Evangelhos Dançantes
Obra e polêmica e marcante, Jesus Cristo Superstar é fundamental para se compreender não apenas os anos 60/70, mas também serve como uma outra perspectiva para o mito no qual se baseou.
por Bruno Cal
Nos idos dos anos 60, uma então desconhecida dupla se formou para compor um revolucionário musical, tomando por motivo uma história com a qual poucos até então ousaram trabalhar. Contar a paixão de Cristo musicalmente e dar voz àquele que é considerado o seu traidor (o apóstolo Judas Iscariotes), por si só eram razões que desmotivariam qualquer um. Mas os hoje consagrados Tim Rice e Andrew Lloyd Webber se debruçaram sobre um projeto que, abraçado pelo calor humano e contestatório daquela época e de sua contracultura em ascensão, pôs por terra todos os prognósticos pessimistas. Jesus Cristo Superstar se mostrou um sucesso.
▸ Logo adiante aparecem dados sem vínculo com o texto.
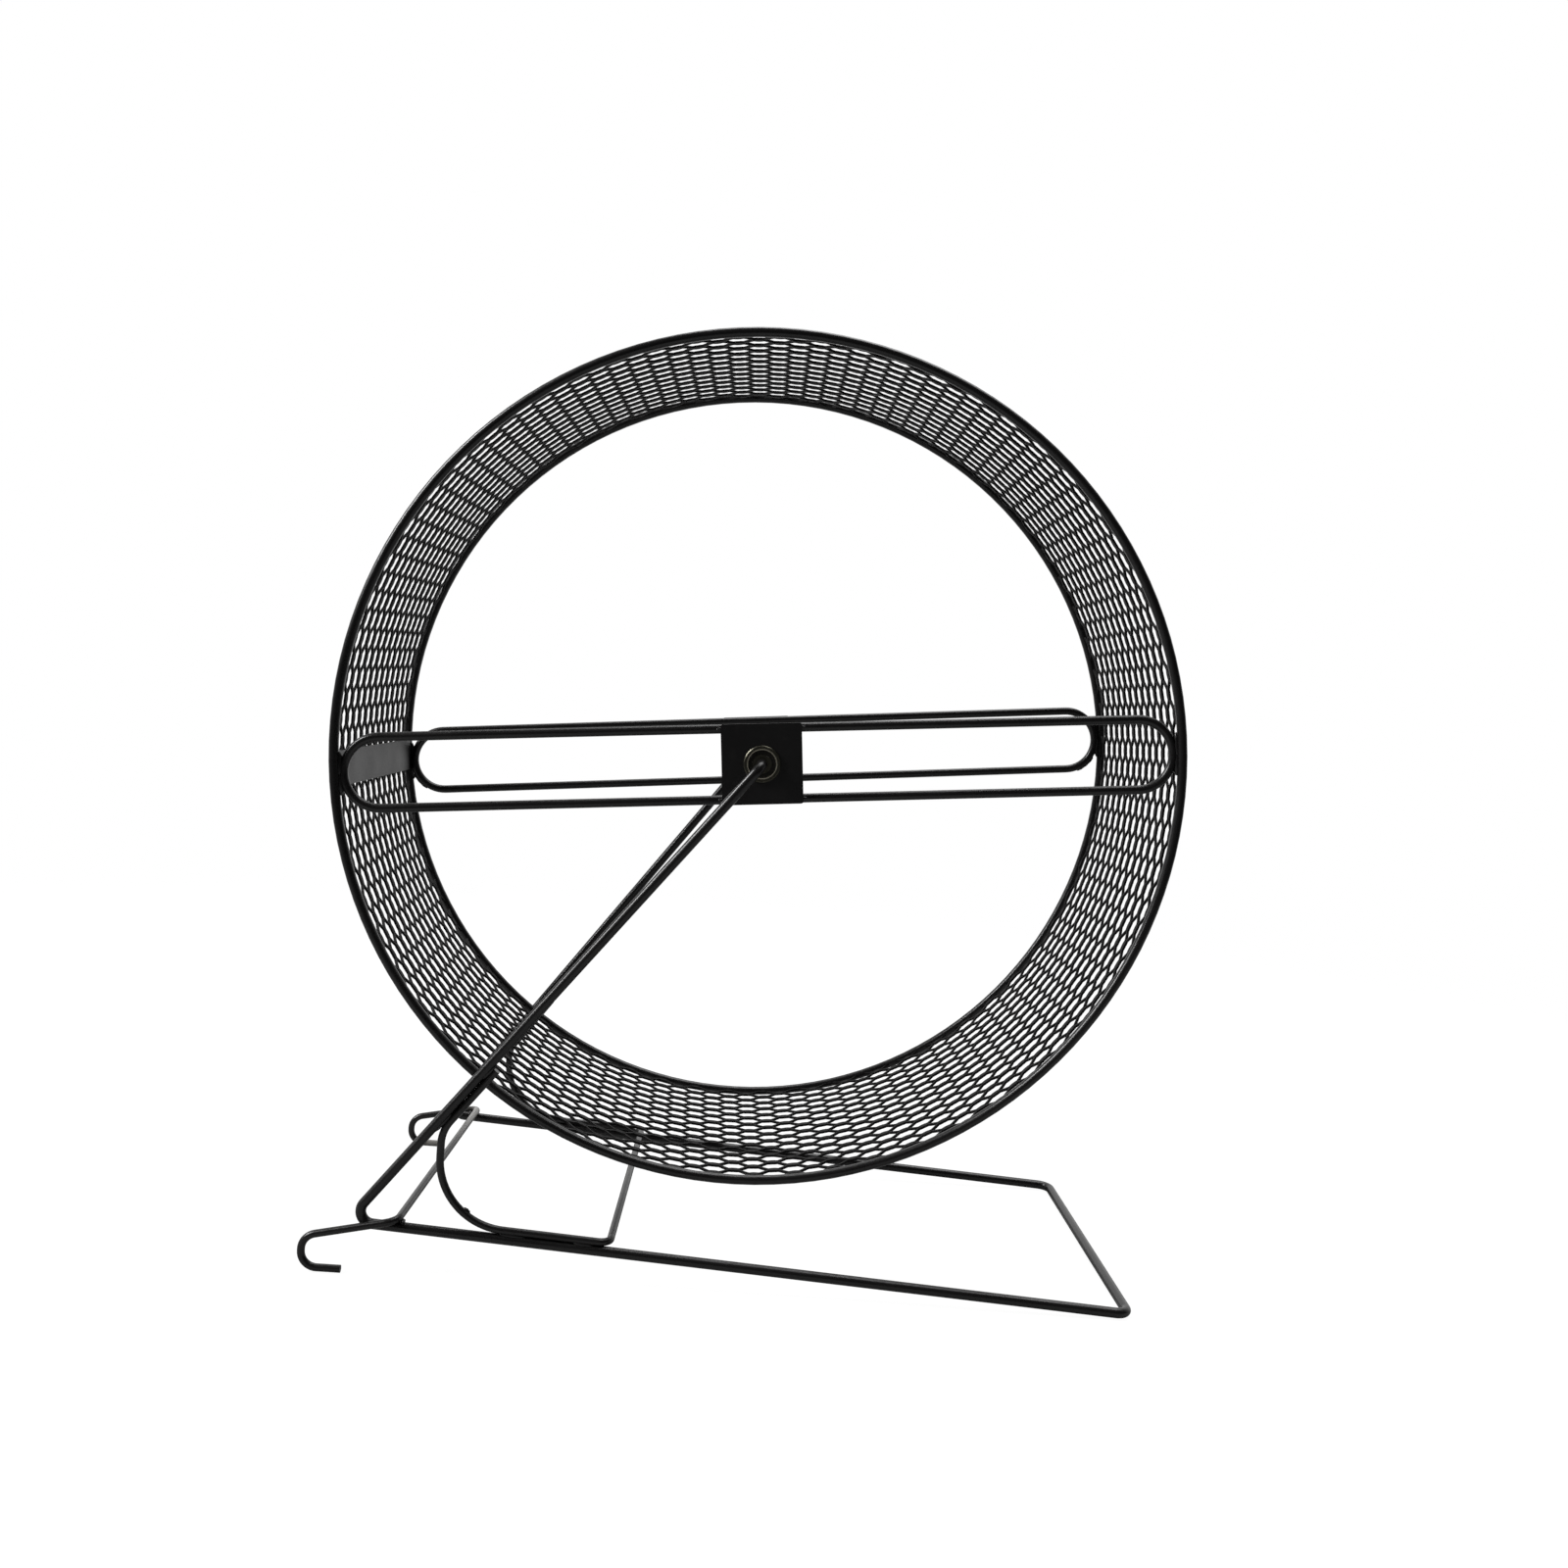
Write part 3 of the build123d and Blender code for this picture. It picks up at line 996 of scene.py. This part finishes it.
def floor_material(colour):
    """A white floor that fades into the surroundings away from the wheel and looks dimmer in reflections."""
    material, tree, shader = new_material("white_floor")
    shader.inputs["Base Color"].default_value = (*[c * FLOOR_BASE_SHARE for c in colour], 1)
    shader.inputs["Roughness"].default_value = 0.9
    shader.inputs["Specular IOR Level"].default_value = 0.0
    shader.inputs["Emission Color"].default_value = (*colour, 1)
    shader.inputs["Emission Strength"].default_value = FLOOR_GLOW
    dim = tree.nodes.new("ShaderNodeBsdfDiffuse")
    dim.inputs["Color"].default_value = FLOOR_REFLECTED
    seen = tree.nodes.new("ShaderNodeLightPath")
    choice = tree.nodes.new("ShaderNodeMixShader")
    tree.links.new(seen.outputs["Is Camera Ray"], choice.inputs[0])
    tree.links.new(dim.outputs[0], choice.inputs[1])
    tree.links.new(shader.outputs[0], choice.inputs[2])
    fade = map_range(tree, length_of(tree, object_place(tree)), *FLOOR_FADE, smooth=True)
    clear = tree.nodes.new("ShaderNodeBsdfTransparent")
    blend = tree.nodes.new("ShaderNodeMixShader")
    tree.links.new(fade, blend.inputs[0])
    tree.links.new(choice.outputs[0], blend.inputs[1])
    tree.links.new(clear.outputs[0], blend.inputs[2])
    tree.links.new(blend.outputs[0], tree.nodes["Material Output"].inputs["Surface"])
    return material


def surroundings():
    """A white tent: seen plain white, but dark where its open front is reflected."""
    world = bpy.data.worlds.new("studio_surroundings")
    world.use_nodes = True
    tree = world.node_tree
    way = tree.nodes.new("ShaderNodeSeparateXYZ")
    tree.links.new(tree.nodes.new("ShaderNodeTexCoord").outputs["Generated"], way.inputs[0])
    tent = map_range(tree, way.outputs["Y"], *TENT_SPREAD, *TENT_GLOW, smooth=True)
    seen = tree.nodes.new("ShaderNodeLightPath")
    glow = math_node(tree, "MAXIMUM", tent, seen.outputs["Is Camera Ray"])
    background = tree.nodes["Background"]
    background.inputs["Color"].default_value = (1, 1, 1, 1)
    tree.links.new(glow, background.inputs["Strength"])
    return world


def lay_floor(colour):
    clear_selection()
    bpy.ops.mesh.primitive_plane_add(size=FLOOR_SIDE, location=(0, 0, FLOOR_Z))
    floor = new_piece("studio_floor")
    apply_place(floor)
    floor.data.materials.append(floor_material(colour))


def stand_camera(studio):
    """Stands the camera in front of the wheel's hub, a little above it."""
    clear_selection()
    bpy.ops.object.camera_add(location=studio.eye)
    camera = bpy.context.object
    camera.name = "wheel_camera"
    yaw, pitch, roll = studio.heading, studio.downward, studio.roll
    ahead = Vector((math.sin(yaw) * math.cos(pitch), math.cos(yaw) * math.cos(pitch), -math.sin(pitch)))
    level = Vector((math.cos(yaw), -math.sin(yaw), 0))
    above = level.cross(ahead)
    right = math.cos(roll) * level + math.sin(roll) * above
    up = -math.sin(roll) * level + math.cos(roll) * above
    camera.rotation_euler = Matrix((right, up, -ahead)).transposed().to_euler()
    camera.data.sensor_width = 36
    camera.data.lens = studio.lens
    camera.data.clip_start = 0.01
    bpy.context.scene.camera = camera


class WHEEL_OT_studio(bpy.types.Operator):
    """Stands the camera, lays a white floor, and sets soft lights and the surroundings that the coat reflects"""

    bl_idname = "wheel.studio"
    bl_label = "Studio"

    def execute(self, context):
        studio = context.scene.wheel_studio
        stand_camera(studio)
        lay_floor(tuple(studio.floor_colour))
        context.scene.world = surroundings()
        for lamp in LAMPS:
            area_light(*lamp)
        context.scene.view_settings.view_transform = "Standard"
        context.scene.view_settings.look = "None"
        return {"FINISHED"}


class WHEEL_PT_panel(bpy.types.Panel):
    """Sizes, colours and the steps that use them"""

    bl_idname = "WHEEL_PT_panel"
    bl_label = "Hamster Wheel"
    bl_space_type = "VIEW_3D"
    bl_region_type = "UI"
    bl_category = "Hamster Wheel"

    def draw(self, context):
        layout = self.layout
        for group in (getattr(context.scene, label) for label in GROUPS):
            box = layout.box()
            for label in group.__annotations__:
                box.prop(group, label)
        for operator in OPERATORS:
            layout.operator(operator.bl_idname)


GROUPS = {
    "wheel_mesh": WHEEL_PG_mesh,
    "wheel_welds": WHEEL_PG_welds,
    "wheel_finish": WHEEL_PG_finish,
    "wheel_studio": WHEEL_PG_studio,
}
OPERATORS = (WHEEL_OT_studio, WHEEL_OT_wires, WHEEL_OT_hubs, WHEEL_OT_running_mesh, WHEEL_OT_welds)


def register():
    for kind in (*GROUPS.values(), *OPERATORS, WHEEL_PT_panel):
        bpy.utils.register_class(kind)
    for label, kind in GROUPS.items():
        setattr(bpy.types.Scene, label, bpy.props.PointerProperty(type=kind))


def unregister():
    for label in GROUPS:
        delattr(bpy.types.Scene, label)
    for kind in reversed((*GROUPS.values(), *OPERATORS, WHEEL_PT_panel)):
        bpy.utils.unregister_class(kind)


def main():
    """Runs every step in order."""
    register()
    bpy.ops.wheel.studio()
    bpy.ops.wheel.wires()
    bpy.ops.wheel.hubs()
    bpy.ops.wheel.running_mesh()
    bpy.ops.wheel.welds()


if __name__ == "__main__":
    main()
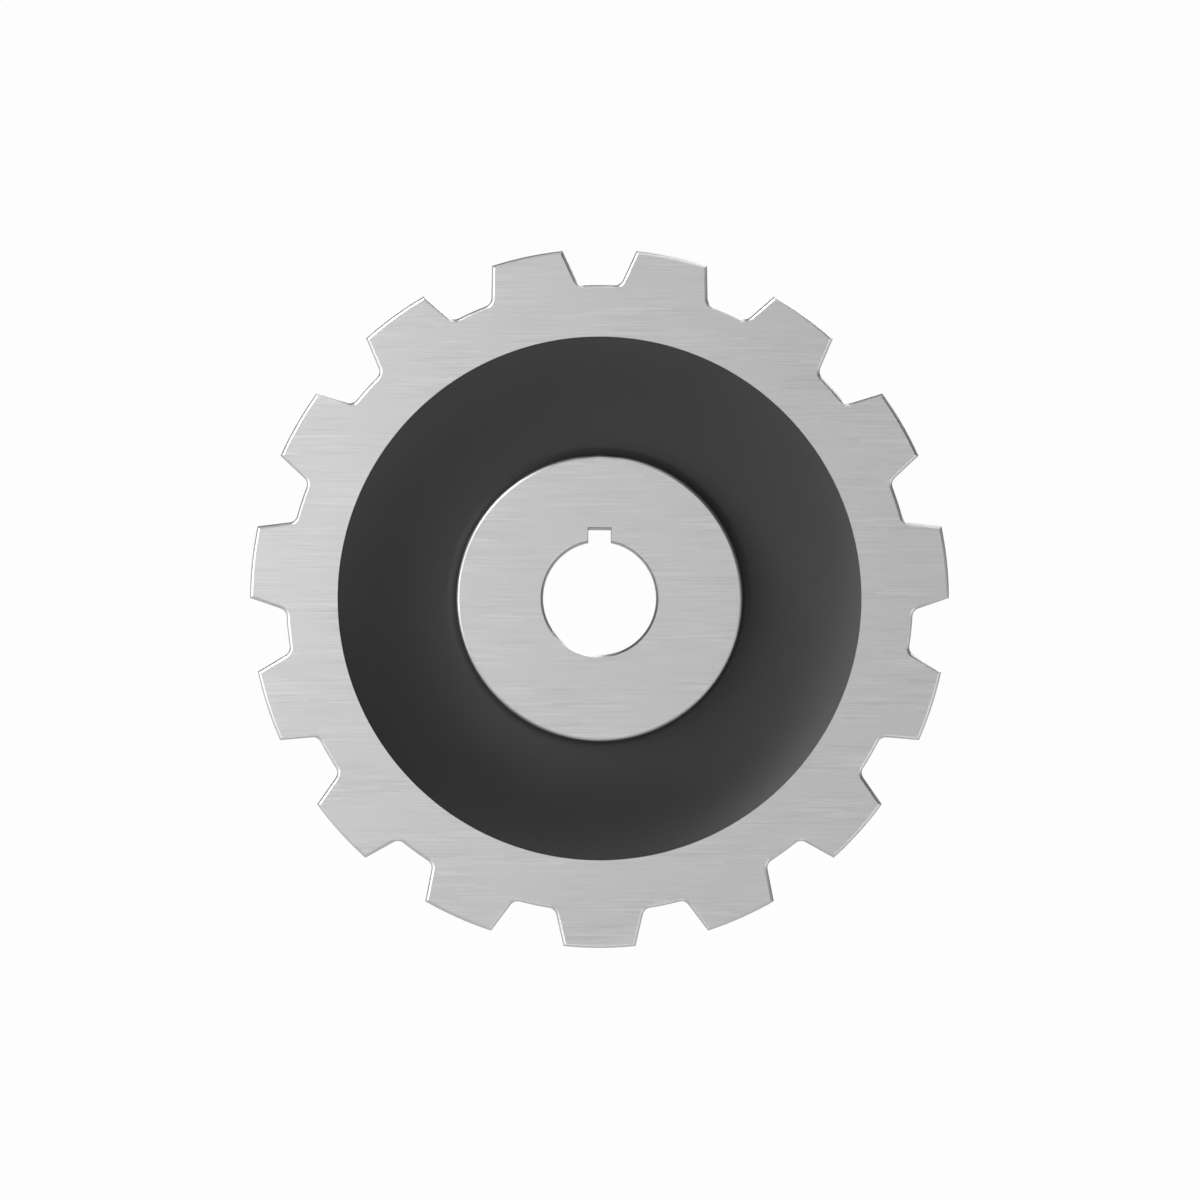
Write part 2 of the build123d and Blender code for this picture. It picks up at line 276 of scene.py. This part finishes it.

Não demorou para que se enxergassem as possibilidades cinematográficas daquela obra da dupla que é hoje considerada a mais bem sucedida dos musicais da Broadway (autora, dentre outros, de O Fantasma da Ópera e Cats). O fato é que, já em 1973, a adaptação dos musicais e envolventes evangelhos segundo Judas ganhou corpo, sob a batuta do experiente Norman Jewison (do clássico Carruagens de Fogo). Aos competentes atores do musical encenados naquela época nos teatros, foram dados os seus correspondentes papéis na produção. Assim, sendo os talentosíssimos Ted Neeley, Carl Anderson e Yvonne Elliman incorporaram, respectivamente, Jesus Cristo em sua imagem iconoplástica mais clássica (louro de cabelos longos e barba), um Judas negro - que não sabe como reagir, com respeito ou desprezo, à personalidade do amigo - e uma Maria Madalena asiática.
Apóstolos usando calças boca-de-sino e ostentando os penteados mais esdrúxulos da década de 70, soldados romanos usando metralhadoras, calças camufladas e coturnos, um rei Herodes extremamente afetado, contrabandistas de haxixe, granadas e mulheres negociando impunemente nos templos hebreus, tanques de guerra: a incorporação de elementos tão comuns naqueles idos marcados pela ascensão do feminismo, do "amor livre", das drogas como "formas de expandir a mente" (vide a meteórica carreira de Jim Morrison, do The Doors) e a guerra do Vietnã, contribuíram para a composição de um cenário não destoante em seus propósitos, mas extremamente verossímil e contemporâneo. Longe de parecer algo desrespeitoso à história original, o Cristo de Rice, Webber e Jewison é fascinante.
Mas o personagem que dá tonica a obra é mesmo Judas (Anderson, excelente). Sua caracterização de um Judas inseguro e sem saber o que pensar de seu grande amigo, misto de fascinação e medo, seu caráter contestatório com o qual julga as ações de Cristo que lhe parecem contraditórias e o remorso de o entregar aos romanos - todas essas nuances encontraram em Anderson o mais perfeito acabamento. Vale lembrar que Judas é o narrador desta estória, o que faz com que sua voz tenha um peso decididamente maior aqui do que nas versões já conhecidas, é através dos seus olhos que esta versão adquire uma nova e original perspectiva. Ponto para Anderson, que soube exprimir como ninguém a complexidade psicológica de uma personalidade cujas motivações eram até então ignoradas.
A direção de arte é outro trunfo do longa. Ao adotar toda uma gama de referências contemporâneas, garantiu-se a obra sua atemporalidade, ao mesmo tempo em que levantou diversas questões particulares aquele período histórico, como a Guerra do Vietnã e a segregação racial dentro dos Estados Unidos. Qual era a forma que até então a população média norte-americana encarava as crescentes vozes contestatórias a sua falida política racial e ao seu envolvimento com o Vietnã? Essas eram as questões pouquíssimo levantadas até então e o longa contribuiu fundamentalmente no seu posterior debate e tomada de consciência, com o público americano passando a repudiar uma guerra tão absurda em sua contagem de vítimas quanto o era em seus propósitos.
Como musical, Jesus Cristo Superstar também triunfa com suas canções rock hoje clássicas, que retratam as principais passagens da paixão de Cristo. Canções que merecem, pelo seu poder melódico e seu ritmo marcante, figurar no hall dos grandes clássicos do rock. Decididamente, uma nova abordagem do evangelho, mais rock e dançante, é verdade, mas não menos profunda e válida. Uma nova versão para aqueles que se dispuserem a abdicar de seus preconceitos e expandirem sua consciência acerca do nosso mito mais forte e antigo, um mito fascinante, não estático como um dogma incompreensível, mas vivo e pulsante como força constituinte de nossa realidade.